> [Given request] Using the material below, print the line that contains "obj.matrix_world = world", the line that contains "imported = [obj", and every line in between, exactly and nothing else.
-*-*-
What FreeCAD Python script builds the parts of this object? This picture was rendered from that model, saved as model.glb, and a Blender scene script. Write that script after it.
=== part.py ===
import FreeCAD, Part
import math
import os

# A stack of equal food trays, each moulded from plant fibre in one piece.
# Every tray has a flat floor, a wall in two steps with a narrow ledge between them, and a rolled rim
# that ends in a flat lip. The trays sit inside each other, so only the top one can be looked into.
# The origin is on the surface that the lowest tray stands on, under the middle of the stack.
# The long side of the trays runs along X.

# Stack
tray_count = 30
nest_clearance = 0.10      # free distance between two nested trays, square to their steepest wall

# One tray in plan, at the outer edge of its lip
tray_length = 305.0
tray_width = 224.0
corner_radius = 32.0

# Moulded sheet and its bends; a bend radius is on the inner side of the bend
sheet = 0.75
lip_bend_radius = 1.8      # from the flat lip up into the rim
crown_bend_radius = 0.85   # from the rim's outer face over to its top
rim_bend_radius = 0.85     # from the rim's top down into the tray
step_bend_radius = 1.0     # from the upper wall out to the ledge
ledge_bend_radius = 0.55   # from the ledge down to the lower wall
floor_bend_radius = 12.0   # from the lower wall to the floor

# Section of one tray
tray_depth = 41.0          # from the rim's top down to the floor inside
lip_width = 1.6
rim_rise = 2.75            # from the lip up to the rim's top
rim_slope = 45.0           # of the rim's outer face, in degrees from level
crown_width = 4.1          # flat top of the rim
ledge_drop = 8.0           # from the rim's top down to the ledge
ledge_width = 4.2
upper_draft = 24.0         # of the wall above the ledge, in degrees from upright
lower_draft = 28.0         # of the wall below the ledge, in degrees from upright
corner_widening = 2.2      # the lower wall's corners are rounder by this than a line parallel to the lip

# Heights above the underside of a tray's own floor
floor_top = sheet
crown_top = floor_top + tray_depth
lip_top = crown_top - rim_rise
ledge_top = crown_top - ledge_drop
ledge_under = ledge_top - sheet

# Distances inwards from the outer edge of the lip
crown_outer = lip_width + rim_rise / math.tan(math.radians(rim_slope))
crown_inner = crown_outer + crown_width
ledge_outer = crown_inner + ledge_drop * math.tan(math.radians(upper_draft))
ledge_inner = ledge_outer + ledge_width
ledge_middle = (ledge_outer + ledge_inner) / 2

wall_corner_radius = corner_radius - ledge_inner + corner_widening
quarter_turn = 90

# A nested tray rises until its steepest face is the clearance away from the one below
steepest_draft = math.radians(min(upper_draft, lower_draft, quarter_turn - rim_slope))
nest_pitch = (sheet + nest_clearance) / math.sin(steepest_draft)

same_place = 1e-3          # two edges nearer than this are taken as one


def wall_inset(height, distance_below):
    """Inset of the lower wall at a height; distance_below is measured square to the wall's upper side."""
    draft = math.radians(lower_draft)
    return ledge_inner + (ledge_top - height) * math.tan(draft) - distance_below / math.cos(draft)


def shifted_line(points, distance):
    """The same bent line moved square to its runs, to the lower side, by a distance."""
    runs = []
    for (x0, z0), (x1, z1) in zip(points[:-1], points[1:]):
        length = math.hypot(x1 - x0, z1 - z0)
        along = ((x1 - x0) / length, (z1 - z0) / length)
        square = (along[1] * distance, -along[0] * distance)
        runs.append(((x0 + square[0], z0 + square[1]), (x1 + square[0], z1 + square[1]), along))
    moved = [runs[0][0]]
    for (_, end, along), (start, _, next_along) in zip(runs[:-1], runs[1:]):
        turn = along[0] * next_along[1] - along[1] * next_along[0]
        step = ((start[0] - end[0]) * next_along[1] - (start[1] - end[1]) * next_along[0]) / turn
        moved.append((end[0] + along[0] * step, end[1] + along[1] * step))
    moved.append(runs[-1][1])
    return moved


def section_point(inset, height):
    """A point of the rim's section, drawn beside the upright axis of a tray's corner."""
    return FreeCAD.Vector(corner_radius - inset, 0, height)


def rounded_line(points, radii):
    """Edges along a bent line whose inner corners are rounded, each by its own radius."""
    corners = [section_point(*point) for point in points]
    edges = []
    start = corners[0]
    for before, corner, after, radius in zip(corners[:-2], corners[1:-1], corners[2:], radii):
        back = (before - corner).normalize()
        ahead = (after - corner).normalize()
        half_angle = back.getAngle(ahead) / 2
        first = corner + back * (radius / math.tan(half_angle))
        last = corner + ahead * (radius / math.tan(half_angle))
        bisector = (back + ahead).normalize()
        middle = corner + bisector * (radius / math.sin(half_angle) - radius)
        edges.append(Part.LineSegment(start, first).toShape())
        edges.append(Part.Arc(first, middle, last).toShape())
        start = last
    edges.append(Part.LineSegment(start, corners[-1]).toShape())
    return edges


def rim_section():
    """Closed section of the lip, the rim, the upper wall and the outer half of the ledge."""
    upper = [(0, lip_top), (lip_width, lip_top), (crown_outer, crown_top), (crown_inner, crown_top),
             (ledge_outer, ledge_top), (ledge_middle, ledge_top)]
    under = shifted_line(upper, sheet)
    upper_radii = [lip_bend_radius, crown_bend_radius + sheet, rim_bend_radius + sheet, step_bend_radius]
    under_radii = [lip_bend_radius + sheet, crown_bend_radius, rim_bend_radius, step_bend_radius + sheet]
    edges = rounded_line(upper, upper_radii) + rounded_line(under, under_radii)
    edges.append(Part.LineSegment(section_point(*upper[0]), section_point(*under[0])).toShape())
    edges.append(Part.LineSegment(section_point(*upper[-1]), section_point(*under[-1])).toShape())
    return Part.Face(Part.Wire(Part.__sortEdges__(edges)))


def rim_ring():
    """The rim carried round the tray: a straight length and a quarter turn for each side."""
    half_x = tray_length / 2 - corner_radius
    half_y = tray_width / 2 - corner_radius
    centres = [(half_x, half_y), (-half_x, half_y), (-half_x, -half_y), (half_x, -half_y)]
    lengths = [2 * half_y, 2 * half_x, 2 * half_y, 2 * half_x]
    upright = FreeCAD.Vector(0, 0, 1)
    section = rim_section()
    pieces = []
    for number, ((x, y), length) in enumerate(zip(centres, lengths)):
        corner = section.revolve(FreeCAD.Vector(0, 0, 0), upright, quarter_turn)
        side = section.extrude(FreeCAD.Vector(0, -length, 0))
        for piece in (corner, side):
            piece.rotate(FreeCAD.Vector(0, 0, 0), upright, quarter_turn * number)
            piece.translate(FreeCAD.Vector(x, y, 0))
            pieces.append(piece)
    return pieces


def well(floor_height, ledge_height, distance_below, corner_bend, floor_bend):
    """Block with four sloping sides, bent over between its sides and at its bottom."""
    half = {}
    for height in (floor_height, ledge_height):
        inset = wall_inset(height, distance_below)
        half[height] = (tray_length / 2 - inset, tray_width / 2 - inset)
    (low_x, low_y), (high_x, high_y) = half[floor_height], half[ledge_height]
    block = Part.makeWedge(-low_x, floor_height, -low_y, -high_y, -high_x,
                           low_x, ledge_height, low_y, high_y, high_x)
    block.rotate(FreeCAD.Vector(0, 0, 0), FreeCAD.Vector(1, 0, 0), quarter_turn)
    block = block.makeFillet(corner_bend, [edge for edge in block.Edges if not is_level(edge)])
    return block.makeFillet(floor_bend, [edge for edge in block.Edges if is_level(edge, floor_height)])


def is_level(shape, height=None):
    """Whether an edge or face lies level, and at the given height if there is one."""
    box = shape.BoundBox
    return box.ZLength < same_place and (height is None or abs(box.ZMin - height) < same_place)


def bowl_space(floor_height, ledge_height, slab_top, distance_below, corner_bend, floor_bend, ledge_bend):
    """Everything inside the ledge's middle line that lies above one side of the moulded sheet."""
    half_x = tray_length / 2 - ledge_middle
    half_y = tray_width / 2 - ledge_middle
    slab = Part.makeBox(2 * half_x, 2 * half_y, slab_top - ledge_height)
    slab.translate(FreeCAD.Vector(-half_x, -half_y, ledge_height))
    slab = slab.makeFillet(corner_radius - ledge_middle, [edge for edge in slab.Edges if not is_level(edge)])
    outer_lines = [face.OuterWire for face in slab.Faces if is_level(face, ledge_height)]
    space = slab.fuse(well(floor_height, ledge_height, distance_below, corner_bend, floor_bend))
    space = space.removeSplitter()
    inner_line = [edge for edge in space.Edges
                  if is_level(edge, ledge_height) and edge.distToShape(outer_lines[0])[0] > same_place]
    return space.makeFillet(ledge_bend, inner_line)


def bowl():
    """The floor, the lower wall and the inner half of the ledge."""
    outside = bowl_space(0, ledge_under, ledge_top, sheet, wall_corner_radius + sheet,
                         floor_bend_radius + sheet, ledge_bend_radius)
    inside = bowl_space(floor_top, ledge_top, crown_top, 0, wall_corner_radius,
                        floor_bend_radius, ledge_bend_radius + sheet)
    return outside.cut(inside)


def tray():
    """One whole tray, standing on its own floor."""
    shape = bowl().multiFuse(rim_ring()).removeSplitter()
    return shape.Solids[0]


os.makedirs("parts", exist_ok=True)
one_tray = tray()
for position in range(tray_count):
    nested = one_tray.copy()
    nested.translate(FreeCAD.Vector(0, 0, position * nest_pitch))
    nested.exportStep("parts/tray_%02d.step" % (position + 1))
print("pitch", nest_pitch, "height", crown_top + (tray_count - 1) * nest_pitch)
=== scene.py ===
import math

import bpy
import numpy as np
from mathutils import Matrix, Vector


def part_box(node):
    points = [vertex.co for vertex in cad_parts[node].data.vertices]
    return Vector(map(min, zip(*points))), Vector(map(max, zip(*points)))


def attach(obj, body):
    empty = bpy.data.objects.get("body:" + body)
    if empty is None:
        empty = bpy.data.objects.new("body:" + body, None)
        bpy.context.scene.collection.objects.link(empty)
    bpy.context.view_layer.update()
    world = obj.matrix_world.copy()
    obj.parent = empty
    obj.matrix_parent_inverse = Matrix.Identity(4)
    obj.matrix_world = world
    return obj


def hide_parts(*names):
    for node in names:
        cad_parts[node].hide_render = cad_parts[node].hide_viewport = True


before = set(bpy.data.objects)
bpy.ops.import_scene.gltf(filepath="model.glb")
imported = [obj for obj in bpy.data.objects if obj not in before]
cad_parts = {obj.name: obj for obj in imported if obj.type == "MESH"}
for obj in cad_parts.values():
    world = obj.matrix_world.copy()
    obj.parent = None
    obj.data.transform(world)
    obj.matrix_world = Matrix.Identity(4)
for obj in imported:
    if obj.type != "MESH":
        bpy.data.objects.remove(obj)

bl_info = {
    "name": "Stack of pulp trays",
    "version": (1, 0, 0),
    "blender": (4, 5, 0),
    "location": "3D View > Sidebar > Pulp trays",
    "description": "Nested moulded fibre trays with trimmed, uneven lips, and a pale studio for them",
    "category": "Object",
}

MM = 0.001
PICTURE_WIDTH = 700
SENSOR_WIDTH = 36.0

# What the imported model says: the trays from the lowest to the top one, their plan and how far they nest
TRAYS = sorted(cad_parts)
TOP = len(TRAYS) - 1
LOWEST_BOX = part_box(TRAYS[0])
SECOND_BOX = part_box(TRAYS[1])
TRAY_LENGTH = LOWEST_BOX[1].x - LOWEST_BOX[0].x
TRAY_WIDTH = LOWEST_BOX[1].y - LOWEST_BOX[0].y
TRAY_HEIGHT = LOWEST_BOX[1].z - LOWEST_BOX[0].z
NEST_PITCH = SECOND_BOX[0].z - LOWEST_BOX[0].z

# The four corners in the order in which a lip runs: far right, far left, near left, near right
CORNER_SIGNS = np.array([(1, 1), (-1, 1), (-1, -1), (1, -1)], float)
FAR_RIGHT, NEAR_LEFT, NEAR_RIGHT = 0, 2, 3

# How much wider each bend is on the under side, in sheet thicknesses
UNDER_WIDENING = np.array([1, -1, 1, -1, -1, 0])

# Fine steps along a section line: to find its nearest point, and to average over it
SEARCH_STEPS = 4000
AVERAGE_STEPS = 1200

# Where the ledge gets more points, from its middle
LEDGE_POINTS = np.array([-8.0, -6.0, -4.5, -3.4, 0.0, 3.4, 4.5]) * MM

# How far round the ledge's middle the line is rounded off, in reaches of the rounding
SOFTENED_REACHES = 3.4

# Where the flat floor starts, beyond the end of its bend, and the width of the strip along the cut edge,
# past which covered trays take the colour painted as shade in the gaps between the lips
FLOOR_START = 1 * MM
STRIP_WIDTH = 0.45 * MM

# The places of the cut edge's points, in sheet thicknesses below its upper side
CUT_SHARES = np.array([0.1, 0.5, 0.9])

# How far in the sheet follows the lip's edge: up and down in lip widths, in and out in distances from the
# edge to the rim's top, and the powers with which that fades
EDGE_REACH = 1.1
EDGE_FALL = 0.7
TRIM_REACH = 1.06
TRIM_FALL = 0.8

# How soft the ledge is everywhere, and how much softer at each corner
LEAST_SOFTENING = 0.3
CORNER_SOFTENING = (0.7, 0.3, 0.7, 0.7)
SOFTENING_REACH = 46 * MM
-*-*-
> [Solution]
    obj.matrix_world = world
    return obj


def hide_parts(*names):
    for node in names:
        cad_parts[node].hide_render = cad_parts[node].hide_viewport = True


before = set(bpy.data.objects)
bpy.ops.import_scene.gltf(filepath="model.glb")
imported = [obj for obj in bpy.data.objects if obj not in before]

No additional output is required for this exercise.